'''

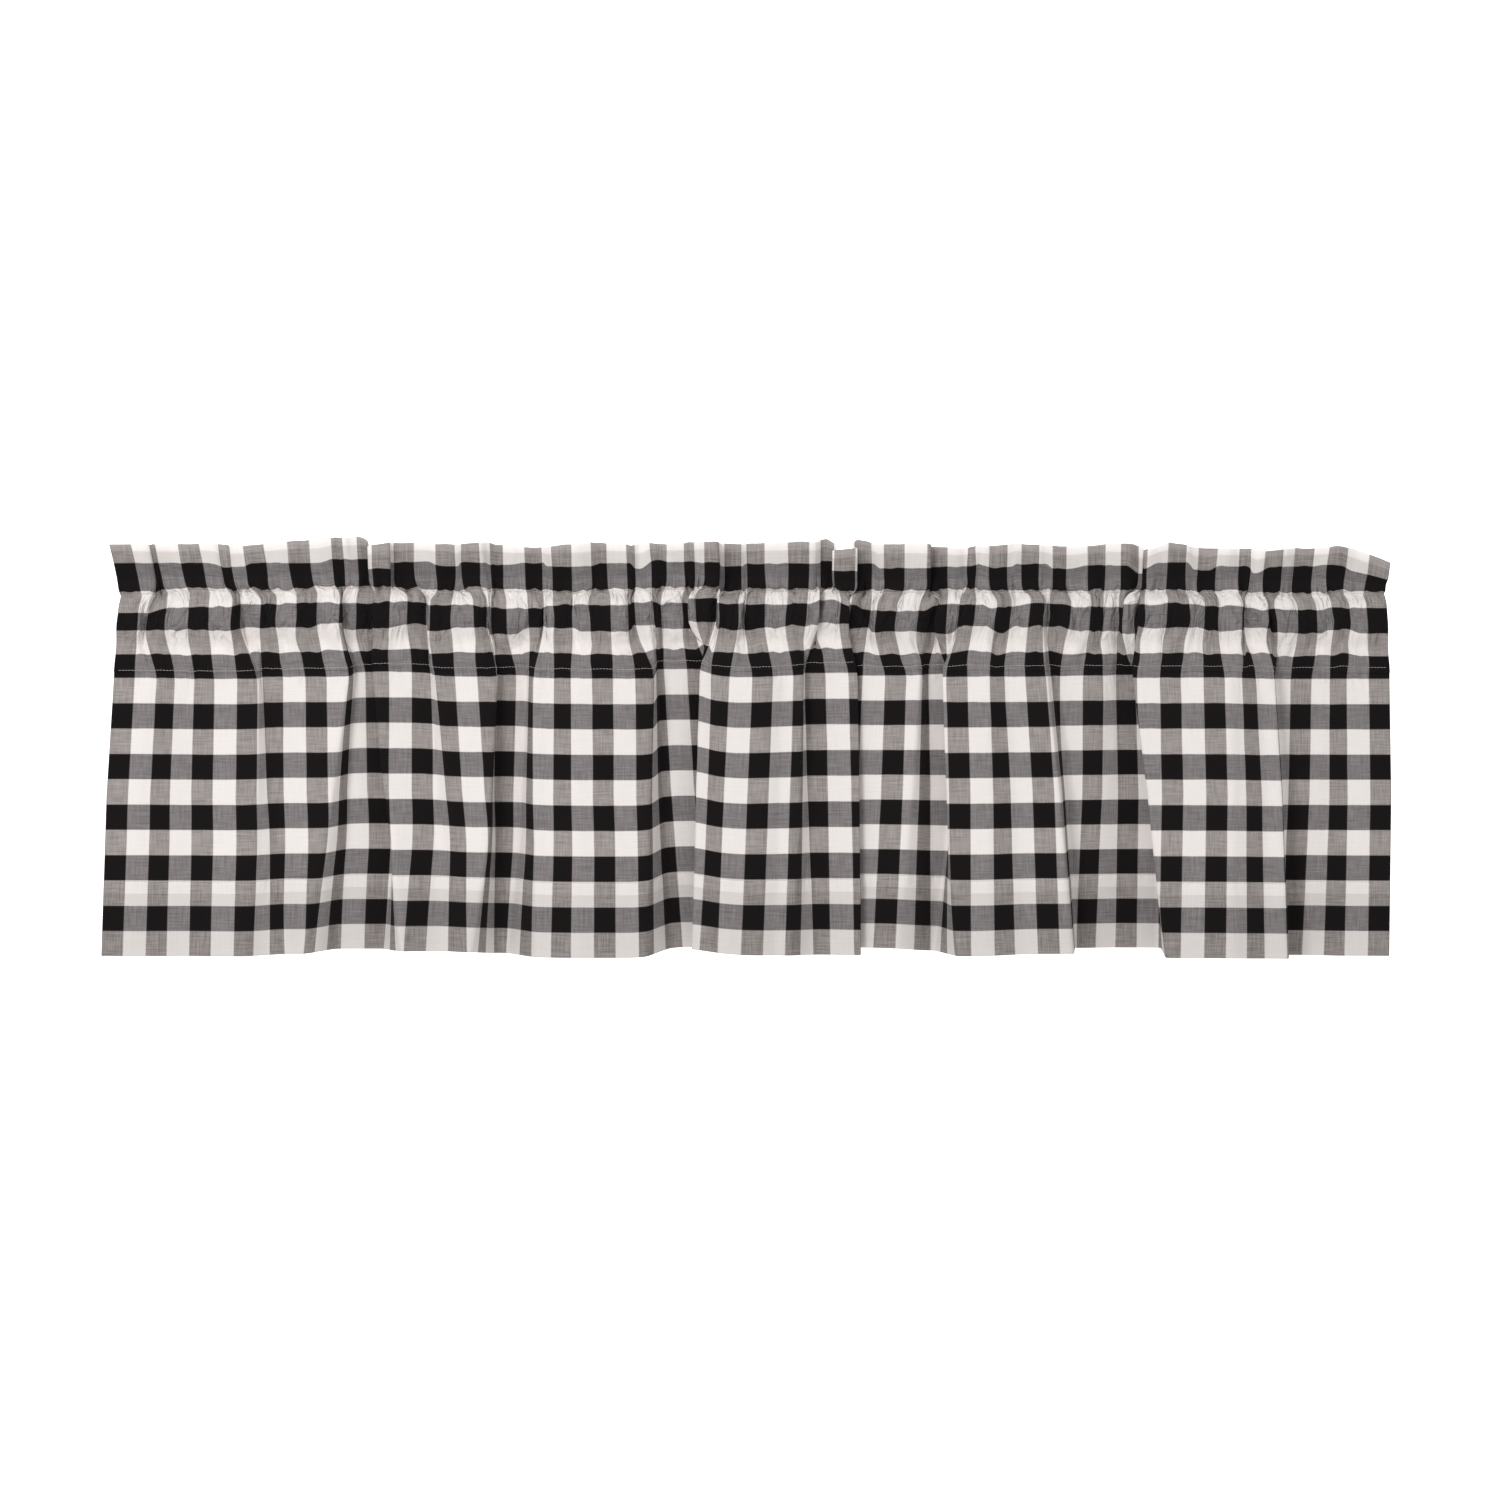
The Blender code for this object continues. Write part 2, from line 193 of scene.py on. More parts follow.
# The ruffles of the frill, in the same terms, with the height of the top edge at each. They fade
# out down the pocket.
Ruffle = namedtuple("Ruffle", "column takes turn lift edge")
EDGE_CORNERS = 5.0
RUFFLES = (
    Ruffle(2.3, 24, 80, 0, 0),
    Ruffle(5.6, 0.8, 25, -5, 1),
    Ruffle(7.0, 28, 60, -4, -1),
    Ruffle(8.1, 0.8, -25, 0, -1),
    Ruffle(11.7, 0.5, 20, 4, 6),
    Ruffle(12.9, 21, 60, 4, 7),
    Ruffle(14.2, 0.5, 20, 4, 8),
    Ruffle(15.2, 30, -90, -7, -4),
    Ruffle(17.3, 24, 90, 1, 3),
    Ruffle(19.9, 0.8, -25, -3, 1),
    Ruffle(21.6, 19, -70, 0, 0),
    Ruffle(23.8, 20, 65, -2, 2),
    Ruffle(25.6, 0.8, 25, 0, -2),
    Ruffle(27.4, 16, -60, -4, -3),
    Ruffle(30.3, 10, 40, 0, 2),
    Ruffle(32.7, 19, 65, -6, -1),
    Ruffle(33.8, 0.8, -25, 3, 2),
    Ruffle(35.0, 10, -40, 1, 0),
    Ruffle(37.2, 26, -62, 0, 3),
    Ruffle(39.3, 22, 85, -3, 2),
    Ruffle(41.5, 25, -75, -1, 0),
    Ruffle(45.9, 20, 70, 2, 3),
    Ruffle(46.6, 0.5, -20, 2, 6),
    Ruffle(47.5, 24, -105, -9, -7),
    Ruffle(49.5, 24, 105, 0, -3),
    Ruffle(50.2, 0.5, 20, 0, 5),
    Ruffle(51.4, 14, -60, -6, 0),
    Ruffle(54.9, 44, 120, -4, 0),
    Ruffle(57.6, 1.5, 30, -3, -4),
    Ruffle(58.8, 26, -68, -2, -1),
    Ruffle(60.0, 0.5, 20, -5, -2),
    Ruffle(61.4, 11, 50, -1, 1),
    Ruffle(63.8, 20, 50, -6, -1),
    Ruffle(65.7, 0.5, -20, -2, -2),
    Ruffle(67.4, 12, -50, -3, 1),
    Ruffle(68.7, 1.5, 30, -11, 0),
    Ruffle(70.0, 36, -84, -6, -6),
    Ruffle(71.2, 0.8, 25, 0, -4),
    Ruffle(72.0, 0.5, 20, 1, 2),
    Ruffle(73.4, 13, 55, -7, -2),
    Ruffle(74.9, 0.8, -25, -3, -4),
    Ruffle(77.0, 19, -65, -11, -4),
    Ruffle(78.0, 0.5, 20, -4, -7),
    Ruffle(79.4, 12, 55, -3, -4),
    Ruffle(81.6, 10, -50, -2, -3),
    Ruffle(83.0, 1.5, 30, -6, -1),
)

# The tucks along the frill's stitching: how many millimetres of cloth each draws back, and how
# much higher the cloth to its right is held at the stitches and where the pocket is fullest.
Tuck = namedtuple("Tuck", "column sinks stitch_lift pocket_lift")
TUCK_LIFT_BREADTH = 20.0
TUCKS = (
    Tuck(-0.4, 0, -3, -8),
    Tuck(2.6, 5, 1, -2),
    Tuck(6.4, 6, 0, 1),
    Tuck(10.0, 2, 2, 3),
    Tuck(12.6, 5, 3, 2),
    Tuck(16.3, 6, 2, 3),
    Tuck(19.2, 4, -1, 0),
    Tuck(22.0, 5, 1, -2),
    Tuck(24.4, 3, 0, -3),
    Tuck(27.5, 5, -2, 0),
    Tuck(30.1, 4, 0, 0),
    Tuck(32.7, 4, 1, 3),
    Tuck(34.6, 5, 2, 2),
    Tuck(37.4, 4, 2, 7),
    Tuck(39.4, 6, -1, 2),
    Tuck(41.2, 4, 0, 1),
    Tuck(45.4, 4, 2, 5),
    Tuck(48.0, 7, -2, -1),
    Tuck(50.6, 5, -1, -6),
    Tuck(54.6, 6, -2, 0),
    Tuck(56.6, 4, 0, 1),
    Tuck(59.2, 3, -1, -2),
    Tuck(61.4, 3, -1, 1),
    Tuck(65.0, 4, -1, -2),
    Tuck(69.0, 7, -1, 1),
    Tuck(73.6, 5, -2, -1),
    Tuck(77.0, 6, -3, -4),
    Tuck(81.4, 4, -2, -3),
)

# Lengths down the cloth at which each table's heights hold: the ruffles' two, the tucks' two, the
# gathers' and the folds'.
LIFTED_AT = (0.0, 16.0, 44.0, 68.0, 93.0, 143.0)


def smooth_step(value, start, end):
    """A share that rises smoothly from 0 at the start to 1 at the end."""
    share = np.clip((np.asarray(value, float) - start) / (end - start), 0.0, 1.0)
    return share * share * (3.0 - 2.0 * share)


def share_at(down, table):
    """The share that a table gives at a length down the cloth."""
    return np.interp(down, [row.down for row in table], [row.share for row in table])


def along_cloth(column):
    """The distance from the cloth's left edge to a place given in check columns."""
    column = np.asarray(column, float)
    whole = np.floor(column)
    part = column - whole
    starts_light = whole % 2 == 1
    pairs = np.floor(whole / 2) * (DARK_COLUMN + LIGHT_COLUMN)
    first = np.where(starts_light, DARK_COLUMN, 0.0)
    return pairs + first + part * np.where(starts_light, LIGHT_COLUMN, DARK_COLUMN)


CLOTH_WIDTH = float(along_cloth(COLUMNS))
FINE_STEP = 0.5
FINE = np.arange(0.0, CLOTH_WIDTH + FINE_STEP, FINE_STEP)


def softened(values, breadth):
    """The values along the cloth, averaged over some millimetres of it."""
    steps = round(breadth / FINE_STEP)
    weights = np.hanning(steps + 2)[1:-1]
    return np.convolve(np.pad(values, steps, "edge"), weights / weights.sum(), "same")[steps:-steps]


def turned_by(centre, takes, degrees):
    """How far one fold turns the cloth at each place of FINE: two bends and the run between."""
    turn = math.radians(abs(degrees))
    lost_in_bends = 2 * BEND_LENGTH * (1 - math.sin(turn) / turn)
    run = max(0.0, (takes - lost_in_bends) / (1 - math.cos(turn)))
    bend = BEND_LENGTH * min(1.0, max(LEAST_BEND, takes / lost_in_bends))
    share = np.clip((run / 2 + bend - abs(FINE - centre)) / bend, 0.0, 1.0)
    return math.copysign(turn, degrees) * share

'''

Return the material in full, exactly as shown.

__The output__:
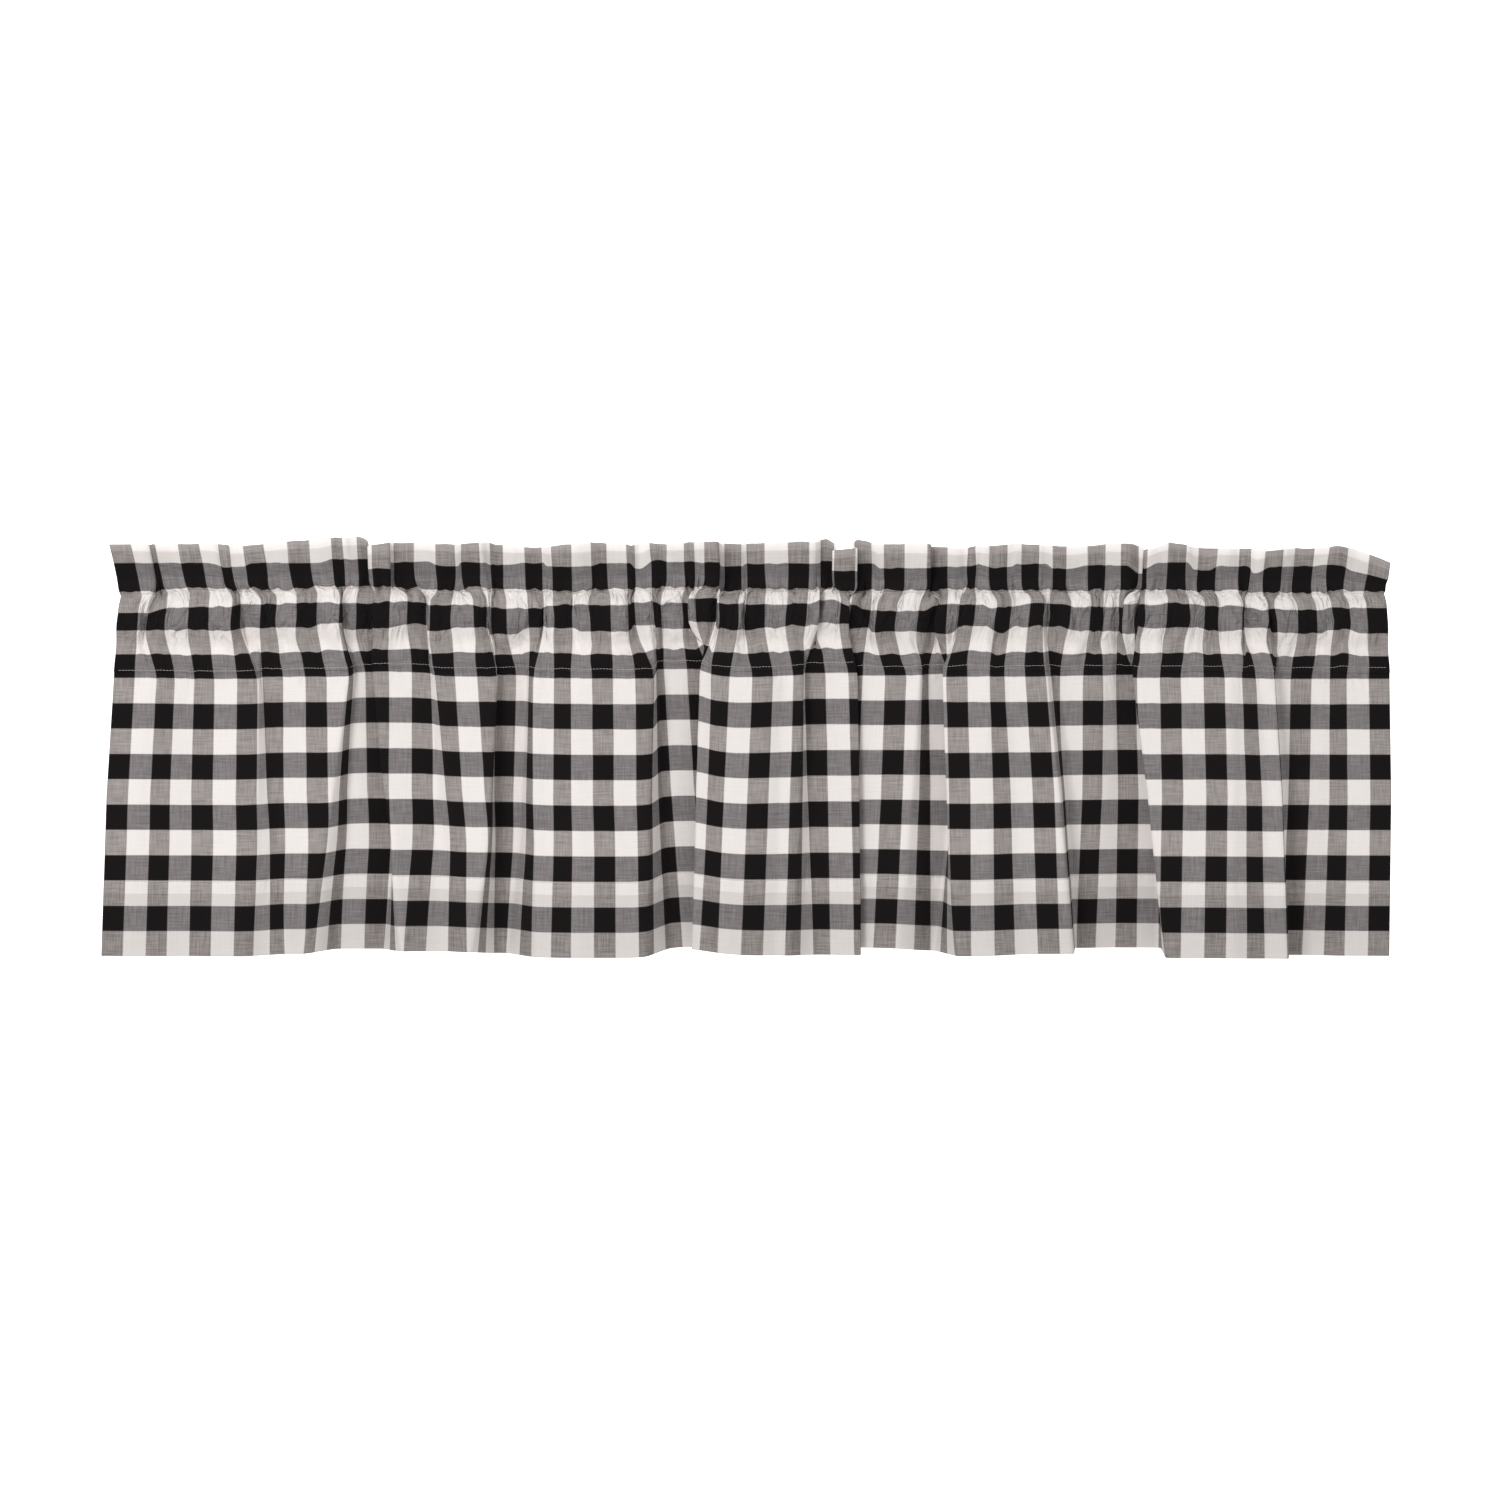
The Blender code for this object continues. Write part 2, from line 193 of scene.py on. More parts follow.
# The ruffles of the frill, in the same terms, with the height of the top edge at each. They fade
# out down the pocket.
Ruffle = namedtuple("Ruffle", "column takes turn lift edge")
EDGE_CORNERS = 5.0
RUFFLES = (
    Ruffle(2.3, 24, 80, 0, 0),
    Ruffle(5.6, 0.8, 25, -5, 1),
    Ruffle(7.0, 28, 60, -4, -1),
    Ruffle(8.1, 0.8, -25, 0, -1),
    Ruffle(11.7, 0.5, 20, 4, 6),
    Ruffle(12.9, 21, 60, 4, 7),
    Ruffle(14.2, 0.5, 20, 4, 8),
    Ruffle(15.2, 30, -90, -7, -4),
    Ruffle(17.3, 24, 90, 1, 3),
    Ruffle(19.9, 0.8, -25, -3, 1),
    Ruffle(21.6, 19, -70, 0, 0),
    Ruffle(23.8, 20, 65, -2, 2),
    Ruffle(25.6, 0.8, 25, 0, -2),
    Ruffle(27.4, 16, -60, -4, -3),
    Ruffle(30.3, 10, 40, 0, 2),
    Ruffle(32.7, 19, 65, -6, -1),
    Ruffle(33.8, 0.8, -25, 3, 2),
    Ruffle(35.0, 10, -40, 1, 0),
    Ruffle(37.2, 26, -62, 0, 3),
    Ruffle(39.3, 22, 85, -3, 2),
    Ruffle(41.5, 25, -75, -1, 0),
    Ruffle(45.9, 20, 70, 2, 3),
    Ruffle(46.6, 0.5, -20, 2, 6),
    Ruffle(47.5, 24, -105, -9, -7),
    Ruffle(49.5, 24, 105, 0, -3),
    Ruffle(50.2, 0.5, 20, 0, 5),
    Ruffle(51.4, 14, -60, -6, 0),
    Ruffle(54.9, 44, 120, -4, 0),
    Ruffle(57.6, 1.5, 30, -3, -4),
    Ruffle(58.8, 26, -68, -2, -1),
    Ruffle(60.0, 0.5, 20, -5, -2),
    Ruffle(61.4, 11, 50, -1, 1),
    Ruffle(63.8, 20, 50, -6, -1),
    Ruffle(65.7, 0.5, -20, -2, -2),
    Ruffle(67.4, 12, -50, -3, 1),
    Ruffle(68.7, 1.5, 30, -11, 0),
    Ruffle(70.0, 36, -84, -6, -6),
    Ruffle(71.2, 0.8, 25, 0, -4),
    Ruffle(72.0, 0.5, 20, 1, 2),
    Ruffle(73.4, 13, 55, -7, -2),
    Ruffle(74.9, 0.8, -25, -3, -4),
    Ruffle(77.0, 19, -65, -11, -4),
    Ruffle(78.0, 0.5, 20, -4, -7),
    Ruffle(79.4, 12, 55, -3, -4),
    Ruffle(81.6, 10, -50, -2, -3),
    Ruffle(83.0, 1.5, 30, -6, -1),
)

# The tucks along the frill's stitching: how many millimetres of cloth each draws back, and how
# much higher the cloth to its right is held at the stitches and where the pocket is fullest.
Tuck = namedtuple("Tuck", "column sinks stitch_lift pocket_lift")
TUCK_LIFT_BREADTH = 20.0
TUCKS = (
    Tuck(-0.4, 0, -3, -8),
    Tuck(2.6, 5, 1, -2),
    Tuck(6.4, 6, 0, 1),
    Tuck(10.0, 2, 2, 3),
    Tuck(12.6, 5, 3, 2),
    Tuck(16.3, 6, 2, 3),
    Tuck(19.2, 4, -1, 0),
    Tuck(22.0, 5, 1, -2),
    Tuck(24.4, 3, 0, -3),
    Tuck(27.5, 5, -2, 0),
    Tuck(30.1, 4, 0, 0),
    Tuck(32.7, 4, 1, 3),
    Tuck(34.6, 5, 2, 2),
    Tuck(37.4, 4, 2, 7),
    Tuck(39.4, 6, -1, 2),
    Tuck(41.2, 4, 0, 1),
    Tuck(45.4, 4, 2, 5),
    Tuck(48.0, 7, -2, -1),
    Tuck(50.6, 5, -1, -6),
    Tuck(54.6, 6, -2, 0),
    Tuck(56.6, 4, 0, 1),
    Tuck(59.2, 3, -1, -2),
    Tuck(61.4, 3, -1, 1),
    Tuck(65.0, 4, -1, -2),
    Tuck(69.0, 7, -1, 1),
    Tuck(73.6, 5, -2, -1),
    Tuck(77.0, 6, -3, -4),
    Tuck(81.4, 4, -2, -3),
)

# Lengths down the cloth at which each table's heights hold: the ruffles' two, the tucks' two, the
# gathers' and the folds'.
LIFTED_AT = (0.0, 16.0, 44.0, 68.0, 93.0, 143.0)


def smooth_step(value, start, end):
    """A share that rises smoothly from 0 at the start to 1 at the end."""
    share = np.clip((np.asarray(value, float) - start) / (end - start), 0.0, 1.0)
    return share * share * (3.0 - 2.0 * share)


def share_at(down, table):
    """The share that a table gives at a length down the cloth."""
    return np.interp(down, [row.down for row in table], [row.share for row in table])


def along_cloth(column):
    """The distance from the cloth's left edge to a place given in check columns."""
    column = np.asarray(column, float)
    whole = np.floor(column)
    part = column - whole
    starts_light = whole % 2 == 1
    pairs = np.floor(whole / 2) * (DARK_COLUMN + LIGHT_COLUMN)
    first = np.where(starts_light, DARK_COLUMN, 0.0)
    return pairs + first + part * np.where(starts_light, LIGHT_COLUMN, DARK_COLUMN)


CLOTH_WIDTH = float(along_cloth(COLUMNS))
FINE_STEP = 0.5
FINE = np.arange(0.0, CLOTH_WIDTH + FINE_STEP, FINE_STEP)


def softened(values, breadth):
    """The values along the cloth, averaged over some millimetres of it."""
    steps = round(breadth / FINE_STEP)
    weights = np.hanning(steps + 2)[1:-1]
    return np.convolve(np.pad(values, steps, "edge"), weights / weights.sum(), "same")[steps:-steps]


def turned_by(centre, takes, degrees):
    """How far one fold turns the cloth at each place of FINE: two bends and the run between."""
    turn = math.radians(abs(degrees))
    lost_in_bends = 2 * BEND_LENGTH * (1 - math.sin(turn) / turn)
    run = max(0.0, (takes - lost_in_bends) / (1 - math.cos(turn)))
    bend = BEND_LENGTH * min(1.0, max(LEAST_BEND, takes / lost_in_bends))
    share = np.clip((run / 2 + bend - abs(FINE - centre)) / bend, 0.0, 1.0)
    return math.copysign(turn, degrees) * share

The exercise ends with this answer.